Goal: Can you print every record below exactly as written?

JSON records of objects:
━━━━━━━━━━━━━━━━━━━━

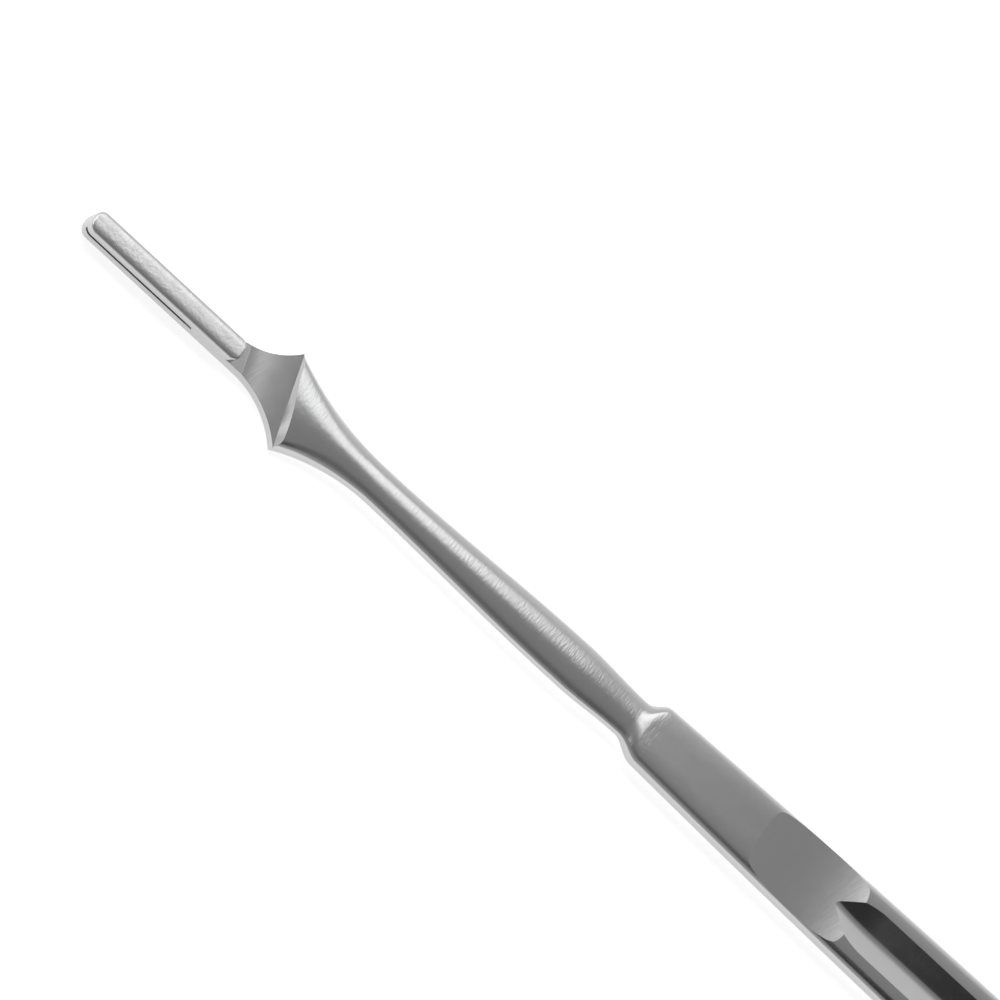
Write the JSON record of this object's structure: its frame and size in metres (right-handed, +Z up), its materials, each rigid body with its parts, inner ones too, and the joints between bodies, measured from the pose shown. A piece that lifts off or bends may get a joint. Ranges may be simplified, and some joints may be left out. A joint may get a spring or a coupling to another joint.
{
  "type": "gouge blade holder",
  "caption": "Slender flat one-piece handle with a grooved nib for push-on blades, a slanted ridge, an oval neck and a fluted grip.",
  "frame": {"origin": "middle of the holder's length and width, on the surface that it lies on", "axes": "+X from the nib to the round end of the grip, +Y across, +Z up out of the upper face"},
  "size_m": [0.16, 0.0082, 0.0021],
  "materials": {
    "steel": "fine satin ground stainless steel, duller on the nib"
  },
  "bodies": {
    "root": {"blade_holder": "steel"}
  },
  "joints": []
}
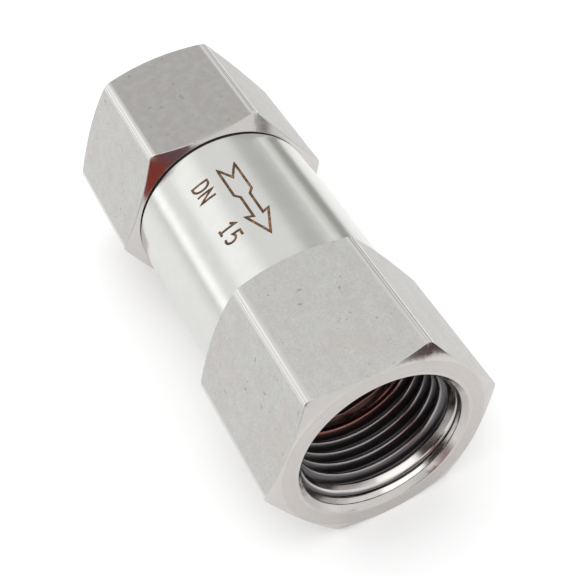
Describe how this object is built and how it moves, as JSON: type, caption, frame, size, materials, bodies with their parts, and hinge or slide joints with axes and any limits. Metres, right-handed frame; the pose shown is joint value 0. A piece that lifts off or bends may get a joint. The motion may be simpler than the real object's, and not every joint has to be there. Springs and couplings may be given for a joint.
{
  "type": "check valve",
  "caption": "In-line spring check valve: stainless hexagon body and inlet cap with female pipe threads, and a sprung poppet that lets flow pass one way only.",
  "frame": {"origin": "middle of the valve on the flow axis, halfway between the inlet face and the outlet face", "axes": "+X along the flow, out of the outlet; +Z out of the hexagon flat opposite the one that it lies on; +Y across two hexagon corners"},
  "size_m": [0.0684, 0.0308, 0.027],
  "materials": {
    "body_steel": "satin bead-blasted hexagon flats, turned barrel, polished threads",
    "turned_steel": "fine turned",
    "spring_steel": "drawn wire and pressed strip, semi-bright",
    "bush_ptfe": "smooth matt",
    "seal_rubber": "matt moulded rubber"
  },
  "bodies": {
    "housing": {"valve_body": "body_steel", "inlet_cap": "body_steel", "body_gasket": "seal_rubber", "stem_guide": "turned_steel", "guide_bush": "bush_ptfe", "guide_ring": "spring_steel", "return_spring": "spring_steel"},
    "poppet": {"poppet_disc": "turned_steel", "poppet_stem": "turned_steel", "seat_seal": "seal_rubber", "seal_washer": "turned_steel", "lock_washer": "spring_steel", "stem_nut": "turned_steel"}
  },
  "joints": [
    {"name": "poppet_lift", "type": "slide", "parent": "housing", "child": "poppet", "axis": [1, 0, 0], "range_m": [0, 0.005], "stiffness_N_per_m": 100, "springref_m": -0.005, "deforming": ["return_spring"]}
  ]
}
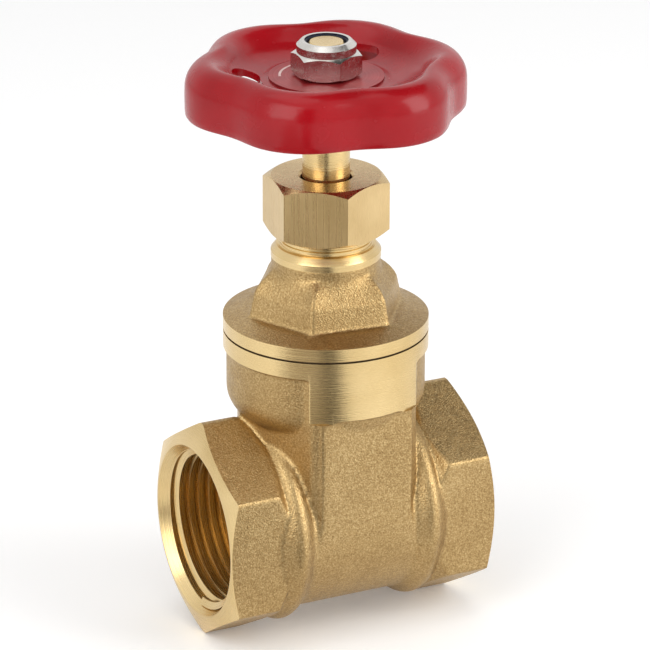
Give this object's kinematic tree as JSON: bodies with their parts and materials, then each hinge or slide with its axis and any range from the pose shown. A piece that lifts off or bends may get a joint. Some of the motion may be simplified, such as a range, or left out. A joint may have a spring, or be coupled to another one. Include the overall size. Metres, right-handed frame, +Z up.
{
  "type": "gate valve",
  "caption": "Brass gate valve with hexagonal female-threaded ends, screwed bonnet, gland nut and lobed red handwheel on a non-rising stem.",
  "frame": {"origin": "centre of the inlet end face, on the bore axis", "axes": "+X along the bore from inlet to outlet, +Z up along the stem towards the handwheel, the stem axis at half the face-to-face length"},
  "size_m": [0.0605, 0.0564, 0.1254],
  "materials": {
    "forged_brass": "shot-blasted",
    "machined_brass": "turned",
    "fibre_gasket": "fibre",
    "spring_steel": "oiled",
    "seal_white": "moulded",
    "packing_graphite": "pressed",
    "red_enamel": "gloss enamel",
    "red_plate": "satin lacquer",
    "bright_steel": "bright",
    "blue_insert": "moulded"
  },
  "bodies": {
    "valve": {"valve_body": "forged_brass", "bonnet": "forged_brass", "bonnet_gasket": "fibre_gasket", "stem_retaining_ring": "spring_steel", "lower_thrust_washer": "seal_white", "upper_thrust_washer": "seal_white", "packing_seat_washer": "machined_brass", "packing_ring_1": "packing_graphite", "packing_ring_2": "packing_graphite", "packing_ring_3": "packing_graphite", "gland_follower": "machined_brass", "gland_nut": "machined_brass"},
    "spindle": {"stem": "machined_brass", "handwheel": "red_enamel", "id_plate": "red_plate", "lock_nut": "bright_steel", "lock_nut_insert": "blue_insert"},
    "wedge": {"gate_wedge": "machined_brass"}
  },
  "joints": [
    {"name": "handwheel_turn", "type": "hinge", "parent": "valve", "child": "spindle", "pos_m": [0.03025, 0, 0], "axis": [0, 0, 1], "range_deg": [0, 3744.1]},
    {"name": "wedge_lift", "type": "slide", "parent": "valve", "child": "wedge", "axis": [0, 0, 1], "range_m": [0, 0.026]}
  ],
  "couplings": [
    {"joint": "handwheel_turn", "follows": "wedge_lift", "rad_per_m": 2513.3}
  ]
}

━━━━━━━━━━━━━━━━━━━━

Output of the exercise:
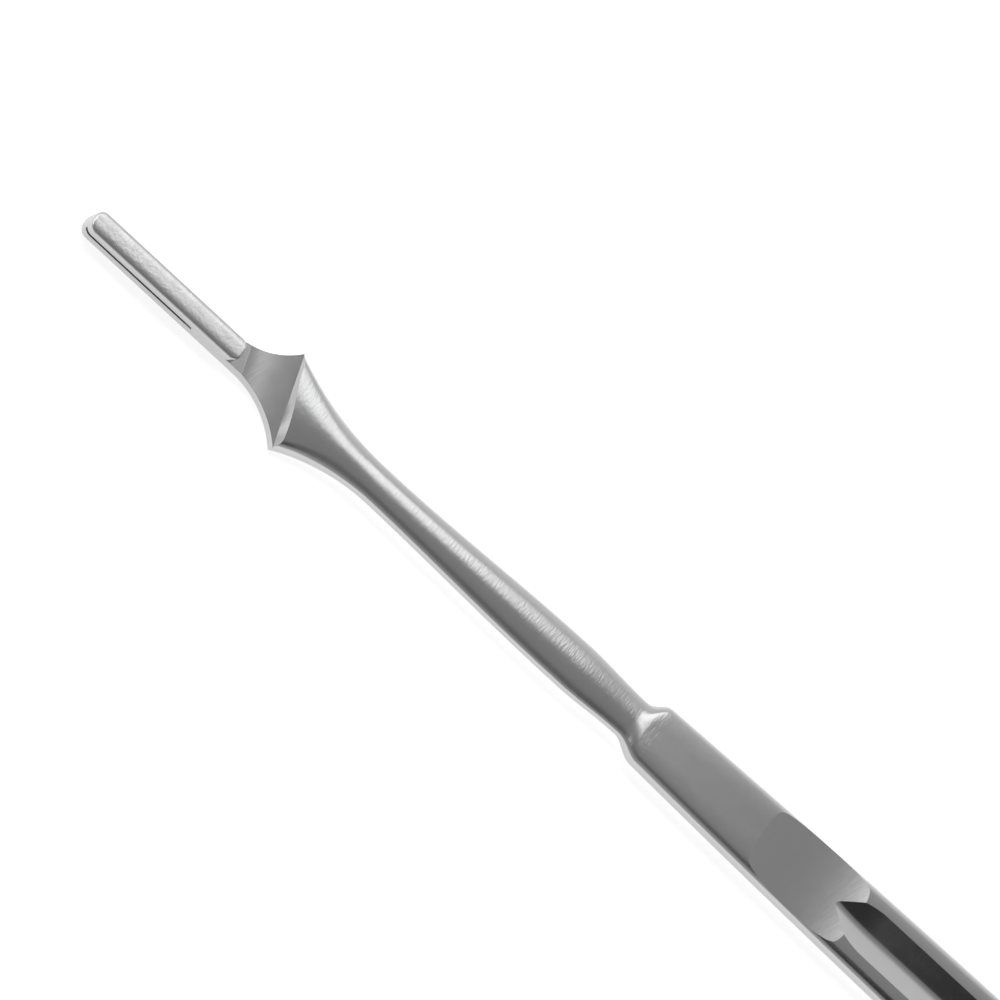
Write the JSON record of this object's structure: its frame and size in metres (right-handed, +Z up), its materials, each rigid body with its parts, inner ones too, and the joints between bodies, measured from the pose shown. A piece that lifts off or bends may get a joint. Ranges may be simplified, and some joints may be left out. A joint may get a spring or a coupling to another joint.
{
  "type": "gouge blade holder",
  "caption": "Slender flat one-piece handle with a grooved nib for push-on blades, a slanted ridge, an oval neck and a fluted grip.",
  "frame": {"origin": "middle of the holder's length and width, on the surface that it lies on", "axes": "+X from the nib to the round end of the grip, +Y across, +Z up out of the upper face"},
  "size_m": [0.16, 0.0082, 0.0021],
  "materials": {
    "steel": "fine satin ground stainless steel, duller on the nib"
  },
  "bodies": {
    "root": {"blade_holder": "steel"}
  },
  "joints": []
}
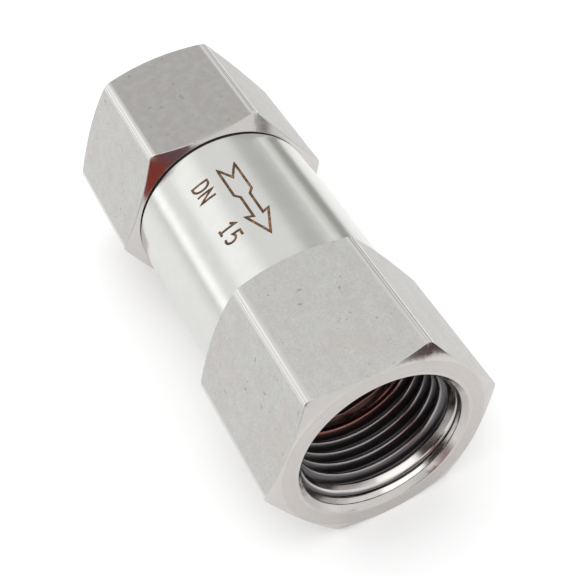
Describe how this object is built and how it moves, as JSON: type, caption, frame, size, materials, bodies with their parts, and hinge or slide joints with axes and any limits. Metres, right-handed frame; the pose shown is joint value 0. A piece that lifts off or bends may get a joint. The motion may be simpler than the real object's, and not every joint has to be there. Springs and couplings may be given for a joint.
{
  "type": "check valve",
  "caption": "In-line spring check valve: stainless hexagon body and inlet cap with female pipe threads, and a sprung poppet that lets flow pass one way only.",
  "frame": {"origin": "middle of the valve on the flow axis, halfway between the inlet face and the outlet face", "axes": "+X along the flow, out of the outlet; +Z out of the hexagon flat opposite the one that it lies on; +Y across two hexagon corners"},
  "size_m": [0.0684, 0.0308, 0.027],
  "materials": {
    "body_steel": "satin bead-blasted hexagon flats, turned barrel, polished threads",
    "turned_steel": "fine turned",
    "spring_steel": "drawn wire and pressed strip, semi-bright",
    "bush_ptfe": "smooth matt",
    "seal_rubber": "matt moulded rubber"
  },
  "bodies": {
    "housing": {"valve_body": "body_steel", "inlet_cap": "body_steel", "body_gasket": "seal_rubber", "stem_guide": "turned_steel", "guide_bush": "bush_ptfe", "guide_ring": "spring_steel", "return_spring": "spring_steel"},
    "poppet": {"poppet_disc": "turned_steel", "poppet_stem": "turned_steel", "seat_seal": "seal_rubber", "seal_washer": "turned_steel", "lock_washer": "spring_steel", "stem_nut": "turned_steel"}
  },
  "joints": [
    {"name": "poppet_lift", "type": "slide", "parent": "housing", "child": "poppet", "axis": [1, 0, 0], "range_m": [0, 0.005], "stiffness_N_per_m": 100, "springref_m": -0.005, "deforming": ["return_spring"]}
  ]
}
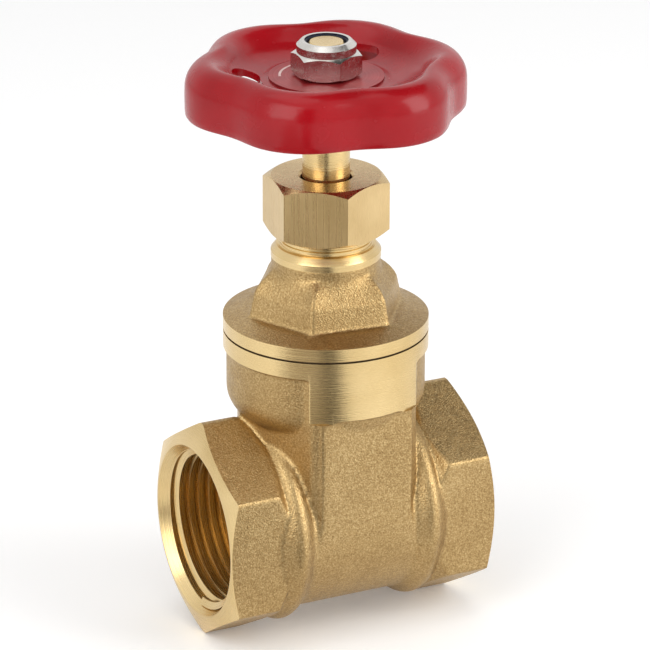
Give this object's kinematic tree as JSON: bodies with their parts and materials, then each hinge or slide with its axis and any range from the pose shown. A piece that lifts off or bends may get a joint. Some of the motion may be simplified, such as a range, or left out. A joint may have a spring, or be coupled to another one. Include the overall size. Metres, right-handed frame, +Z up.
{
  "type": "gate valve",
  "caption": "Brass gate valve with hexagonal female-threaded ends, screwed bonnet, gland nut and lobed red handwheel on a non-rising stem.",
  "frame": {"origin": "centre of the inlet end face, on the bore axis", "axes": "+X along the bore from inlet to outlet, +Z up along the stem towards the handwheel, the stem axis at half the face-to-face length"},
  "size_m": [0.0605, 0.0564, 0.1254],
  "materials": {
    "forged_brass": "shot-blasted",
    "machined_brass": "turned",
    "fibre_gasket": "fibre",
    "spring_steel": "oiled",
    "seal_white": "moulded",
    "packing_graphite": "pressed",
    "red_enamel": "gloss enamel",
    "red_plate": "satin lacquer",
    "bright_steel": "bright",
    "blue_insert": "moulded"
  },
  "bodies": {
    "valve": {"valve_body": "forged_brass", "bonnet": "forged_brass", "bonnet_gasket": "fibre_gasket", "stem_retaining_ring": "spring_steel", "lower_thrust_washer": "seal_white", "upper_thrust_washer": "seal_white", "packing_seat_washer": "machined_brass", "packing_ring_1": "packing_graphite", "packing_ring_2": "packing_graphite", "packing_ring_3": "packing_graphite", "gland_follower": "machined_brass", "gland_nut": "machined_brass"},
    "spindle": {"stem": "machined_brass", "handwheel": "red_enamel", "id_plate": "red_plate", "lock_nut": "bright_steel", "lock_nut_insert": "blue_insert"},
    "wedge": {"gate_wedge": "machined_brass"}
  },
  "joints": [
    {"name": "handwheel_turn", "type": "hinge", "parent": "valve", "child": "spindle", "pos_m": [0.03025, 0, 0], "axis": [0, 0, 1], "range_deg": [0, 3744.1]},
    {"name": "wedge_lift", "type": "slide", "parent": "valve", "child": "wedge", "axis": [0, 0, 1], "range_m": [0, 0.026]}
  ],
  "couplings": [
    {"joint": "handwheel_turn", "follows": "wedge_lift", "rad_per_m": 2513.3}
  ]
}